Não é necessário compreender todas as referências de Tarantino (algumas das quais esotéricas) para gostar de "Kill Bill", mas alguns dados podem ajudar a criar uma experiência mais agradável. As notas abaixo são apenas sugestões quanto a pontos básicos de entrada no complicado trabalho de Tarantino em "Kill Bill - Vol. 1" e estão longe de serem completas.
SONNY CHIBA - No roteiro de Tarantino para "Amor à Queima-Roupa", o personagem de Christian Slater fala sobre uma sessão dupla de filmes de Sonny Chiba -"The Streetfighter" e "The Return of the Streetfighter", dois dos mais violentos filmes de crime já produzidos no Japão.
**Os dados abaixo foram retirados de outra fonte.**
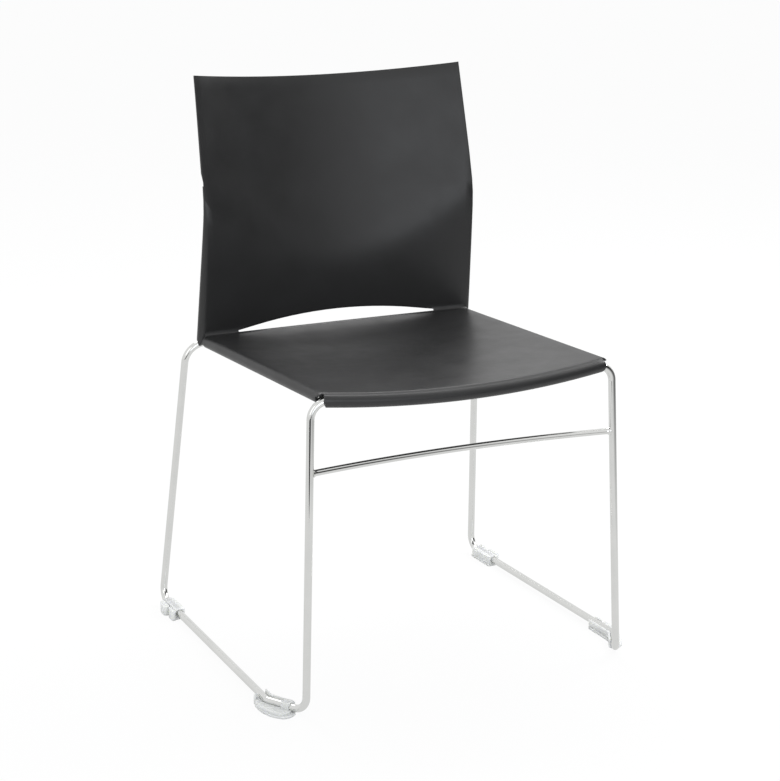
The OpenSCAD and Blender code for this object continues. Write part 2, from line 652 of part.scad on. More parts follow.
// The tabs lie just above the inboard edges of the seat's rolls
function tab_z(y) = rail_height(y - tab_w / 2) + roll_inner_r * cos(seat_roll_end) + seat_gap;
fixings = [for (y = fixing_ys) for (side = [-1, 1]) [side * fixing_x(y), y, tab_z(y)]];
boss_hole_d = screw_d - 4 * seat_gap;
function boss_top(p) = min([for (a = [0:90:270])
    seat_top(p[0] + boss_d / 2 * cos(a), p[1] + boss_d / 2 * sin(a))]) - wall / 3;
// Room for a screw, from the underside of its tab to the underside of the seat
function screw_room(p) = boss_top(p) - wall * 2 / 3 - p[2];

module fixing_tab(p) {
    side = sign(p[0]);
    inner_x = rail_half(p[1]) - tab_reach;
    color(chrome)
        difference() {
            union() {
                translate([side > 0 ? inner_x + tab_w / 2 : -rail_half(p[1]), p[1] - tab_w / 2, p[2]])
                    cube([tab_reach - tab_w / 2, tab_w, tab_t]);
                translate(p)
                    cylinder(d = tab_w, h = tab_t, $fn = rod_fn);
            }
            translate(p - [0, 0, over])
                cylinder(d = screw_d + 2 * seat_gap, h = tab_t + 2 * over, $fn = rod_fn);
            straight_rod(flip([rail_front_x, rail_front_y, rail_height(rail_front_y)], side),
                         flip(corner_pt, side), rod_r + seat_gap);
        }
}

module shell_screws() {
    color(zinc)
        for (p = fixings)
            translate(p - [0, 0, seat_gap + screw_head_h]) {
                difference() {
                    cylinder(d = screw_head_d, h = screw_head_h, $fn = rod_fn);
                    translate([0, 0, -over])
                        cylinder(d = screw_head_d / 2, h = over + screw_head_h / 2, $fn = 6);
                }
                translate([0, 0, screw_head_h])
                    cylinder(d = boss_hole_d - 2 * seat_gap, h = screw_room(p), $fn = rod_fn);
            }
}

module shell() {
    color(plastic) {
        polyhedron(points = shell_points, faces = shell_faces, convexity = 10);
        for (p = fixings)
            difference() {
                translate([p[0], p[1], p[2] + tab_t + seat_gap])
                    cylinder(d = boss_d, h = boss_top(p) - p[2] - tab_t - seat_gap, $fn = rod_fn);
                translate(p)
                    cylinder(d = boss_hole_d, h = screw_room(p), $fn = rod_fn);
            }
    }
}

// Linking feet

// Places the children on the floor under the runner, with Y along it towards the rear
runner_dir = unit([rear_foot_pt[0] - jog_pt[0], rear_foot_pt[1] - jog_pt[1], 0]);
function runner_at(y) = mix(jog_pt, rear_foot_pt, (y - jog_pt[1]) / (rear_foot_pt[1] - jog_pt[1]));
module on_runner(y, side) {
    p = flip(runner_at(y), side);
    d = flip(runner_dir, side);
    multmatrix([[d[1], d[0], 0, p[0]], [-d[0], d[1], 0, p[1]], [0, 0, 1, 0], [0, 0, 0, 1]])
        children();
}

// A flat plate with round ends; its points give the distance outboard of the rod and along it
module strip(from, to, w, h, side) {
    a = [side * from[0], from[1]];
    b = [side * to[0], to[1]];
    normal = [a[1] - b[1], b[0] - a[0]] / norm(b - a);
    linear_extrude(h) {
        polygon([a + normal * w / 2, a - normal * w / 2, b - normal * w / 2, b + normal * w / 2]);
        translate(a)
            circle(d = w, $fn = rod_fn);
        translate(b)
            circle(d = w, $fn = rod_fn);
    }
}

module foot_screw_hole() {
    translate([0, 0, -over])
        cylinder(d = foot_screw_d + 2 * seat_gap, h = pad_t + 2 * over, $fn = rod_fn);
    translate([0, 0, -over])
        cylinder(d = 2 * foot_screw_d + 2 * seat_gap, h = foot_screw_head + over + seat_gap, $fn = rod_fn);
}

// Bores of the feet round the runner and round its jog, each run on over the corner between them
jog_dir = unit(front_foot_pt - jog_pt);
jog_over = rod_r * tan(acos(-jog_dir * runner_dir) / 2) + seat_gap;
module foot_bores(side) {
    straight_rod(flip(jog_pt - runner_dir * jog_over, side), flip(rear_foot_pt, side),
                 rod_r + 2 * seat_gap);
    straight_rod(flip(jog_pt - jog_dir * jog_over, side), flip(front_foot_pt, side),
                 rod_r + 3 * seat_gap);
}

// The height of the feet's closed blocks
block_h = runner_z + rod_r + saddle_top;
foot_screw_head = 1.6;
rear_foot_mid_y = rear_foot_y - foot_bend_r - seat_gap - rear_block_len / 2;

// Rear foot: a closed block round the runner, a pad under it and a long and a short lobe outboard.
// The short lobe is ahead of the long one on the left and behind it on the right.
module rear_foot(side) {
    half = rear_block_len / 2;
    lobe_x = block_w / 2 + lobe_out - lobe_w / 2;
    lobe_y = half / 3;
    lobe_step = lobe_w + lobe_gap;
    short_y = side < 0 ? lobe_y - lobe_len - lobe_step : lobe_y + lobe_step;
    short_len = side < 0 ? lobe_len / 3 : 0;
    color(nylon)
        difference() {
            on_runner(rear_foot_mid_y, side)
                difference() {
                    union() {
                        strip([-block_set, -half + block_w / 2], [-block_set, half - block_w / 2],
                              block_w, block_h, side);
                        strip([0, -half], [0, half], block_w + pad_rim, pad_t, side);
                        strip([lobe_x, lobe_y - lobe_len], [lobe_x, lobe_y], lobe_w, lobe_h, side);
                        strip([lobe_x, short_y - short_len], [lobe_x, short_y + seat_gap],
                              lobe_w, lobe_h, side);
                        strip([0, short_y], [lobe_x, short_y], lobe_w - pad_rim, pad_t, side);
                    }
                    if (side < 0)
                        translate([side * (lobe_x + lobe_w / 2), lobe_y - lobe_len, lobe_h / 2])
                            cube([2 * link_slot_depth, link_slot_w, lobe_h / 2], center = true);
                    foot_screw_hole();
                }
            foot_bores(side);
        }
}

// Front foot: a tray that the runner lies in at its jog, with a thin inboard flange, a bracket at its
// heel, a paddle outboard and a toe that closes over the rod
module front_foot(side) {
    heel = side < 0 ? heel_len : heel_len + toe_len / 3;
    jog = unit([front_foot_x - jog_x, -jog_run]);
    inboard = [jog[1], -jog[0]];
    toe = jog * toe_len;
    tip = jog * norm([front_foot_x - jog_x, jog_run]);
    flange_x = rod_r + 4 * seat_gap + flange_t / 2;
    flange_corner = [-flange_x, flange_x * tan(acos(-jog[1]) / 2)];
    trough_w = rod_d + 2 * flange_t;
    color(nylon)
        difference() {
            on_runner(jog_pt[1], side)
                difference() {
                    union() {
                        strip([0, heel], [0, 0], block_w, pad_t, side);
                        strip([0, heel - trough_w / 2], [0, 0], trough_w, tray_h, side);
                        strip([0, 0], toe, trough_w, tray_h, side);
                        strip(toe / 2, toe, toe_w, block_h, side);
                        if (side > 0)
                            strip(toe, tip, block_w - pad_rim, pad_t, side);
                        strip([-flange_x, heel], flange_corner, flange_t, block_h, side);
                        strip(flange_corner, toe + inboard * flange_x, flange_t, block_h, side);
                        strip([lobe_out, heel - lobe_w], [lobe_out, -lobe_w / 2], paddle_w, tray_h, side);
                        strip([lobe_out, -lobe_w / 2], toe + [lobe_w / 3, 0], paddle_w, pad_t, side);
                        strip([rod_r + 4 * seat_gap + flange_t / 2, heel], [lobe_out + flange_t, heel],
                              flange_t, block_h - saddle_top, side);
                    }
                    translate([0, heel / 2, 0])
                        foot_screw_hole();
                }
            foot_bores(side);
        }
}

module foot_screw(y, side) {
    on_runner(y, side)
        translate([0, 0, seat_gap]) {
            cylinder(d = 2 * foot_screw_d, h = foot_screw_head, $fn = rod_fn);
            translate([0, 0, foot_screw_head])
                cylinder(d = foot_screw_d, h = pad_t - foot_screw_head - seat_gap, $fn = rod_fn);
        }
}

module foot_screws() {
    color(zinc)
        for (side = [-1, 1]) {
            foot_screw(rear_foot_mid_y, side);
            foot_screw(jog_pt[1] + (side < 0 ? heel_len : heel_len + toe_len / 3) / 2, side);
        }
}

shell();
sled_rod(-1);  // sled_rod_left
sled_rod(1);  // sled_rod_right
front_cross_rod();
rear_cross_rod();
rail_rod(-1);  // rail_rod_left
rail_rod(1);  // rail_rod_right
front_stretcher();
fixing_tab(fixings[0]);  // tab_front_left
fixing_tab(fixings[1]);  // tab_front_right
fixing_tab(fixings[2]);  // tab_rear_left
fixing_tab(fixings[3]);  // tab_rear_right
shell_screws();
upright_cap(-1);  // upright_cap_left
upright_cap(1);  // upright_cap_right
front_foot(-1);  // foot_front_left
front_foot(1);  // foot_front_right
rear_foot(-1);  // foot_rear_left
rear_foot(1);  // foot_rear_right
foot_screws();
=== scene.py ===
"""Looks of the choir chair: a moulded polypropylene shell on a chromed rod sled frame with nylon feet.

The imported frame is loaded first. The shell is a dressed copy of its solid, with rounded rims. The rods are
swept anew on the same centre lines, so that the chrome runs smooth round every bend, and the feet are
moulded anew from upright plates, with the rod's channel through them. The rail rods, tabs, screws and caps
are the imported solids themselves. The chair's lengths are written in millimetres and turned into metres when
a mesh is made; the studio is laid out in metres.
"""

import math

import bmesh
import bpy
from mathutils import Matrix, Vector


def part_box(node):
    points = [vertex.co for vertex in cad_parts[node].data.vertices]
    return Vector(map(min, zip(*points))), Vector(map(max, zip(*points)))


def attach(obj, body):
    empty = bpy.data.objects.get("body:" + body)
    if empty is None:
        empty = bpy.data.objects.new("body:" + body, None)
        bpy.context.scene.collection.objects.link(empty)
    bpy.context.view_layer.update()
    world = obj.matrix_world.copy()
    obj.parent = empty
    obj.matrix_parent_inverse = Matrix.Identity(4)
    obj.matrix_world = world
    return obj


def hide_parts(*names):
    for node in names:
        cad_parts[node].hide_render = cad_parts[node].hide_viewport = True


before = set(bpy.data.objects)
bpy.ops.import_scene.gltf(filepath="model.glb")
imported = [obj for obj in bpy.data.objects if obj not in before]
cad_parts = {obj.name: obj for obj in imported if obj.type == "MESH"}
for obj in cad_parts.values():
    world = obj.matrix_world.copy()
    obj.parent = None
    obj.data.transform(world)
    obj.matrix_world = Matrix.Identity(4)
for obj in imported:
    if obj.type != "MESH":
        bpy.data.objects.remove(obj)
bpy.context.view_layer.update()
MM = 0.001
SIDES = ((-1, "left"), (1, "right"))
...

Tarantino utiliza a presença sinistra de Chiba em "Kill Bill" para fins de comédia, bem como de ameaça. Seu personagem no filme, o mestre armeiro Hattori Hanzo, que faz para A Noiva (Uma Thurman) sua espada de vingança, leva o nome de um samurai real, que Chiba interpretou em uma série de TV japonesa dos anos 70.
GORDON LIU - Talentoso astro dos filmes de kung fu dos irmãos Shaw, Liu conquistou a fama sob a direção de seu irmão, Liu Chia Lang, em sucessos como "A 36ª Câmara de Xaolin". "Kill Bill" faz referência ao filme ao escalar Liu não como o pupilo que ele interpretava então, mas como o mestre de kung fu Pai Mei, que ensina à Noiva a "técnica de cinco pontos para explodir corações".
LUCY LIU - Como O-Ren Ishii, líder do submundo de Tóquio, Lucy Liu interpreta um personagem que mistura raízes japonesas, chinesas e norte-americanas -as quais representam, evidentemente, a genealogia de "Kill Bill" em si. O visual de seu personagem parece se basear em "Lady Snowblood", filme de espadachins japonês de 1973, no qual a heroína é uma jovem nascida na prisão que prometeu vingar a morte de sua família pelas mãos de uma quadrilha de trapaceiros.
"LOBO SOLITÁRIO" - "Kill Bill" representa uma rara tentativa de combinar os estilos chinês e japonês de artes marciais e, se Gordon Liu representa a tradição chinesa do kung fu lutado de mãos limpas, Sonny Chiba defende a tradição de esgrima japonesa, dos guerreiros samurais. Boa parte da violência estilizada de "Kill Bill" deriva das tradições ultraviolentas de séries japonesas de cinema como "Lobo Solitário". O estilo de "Lobo", cujo fio central é um samurai sem líder que vagueia conduzindo seu bebê em um carrinho protegido por armadilhas explosivas, ressoa em "Kill Bill", com o tema repetidamente mencionado de crianças inocentes presas a adultos violentos.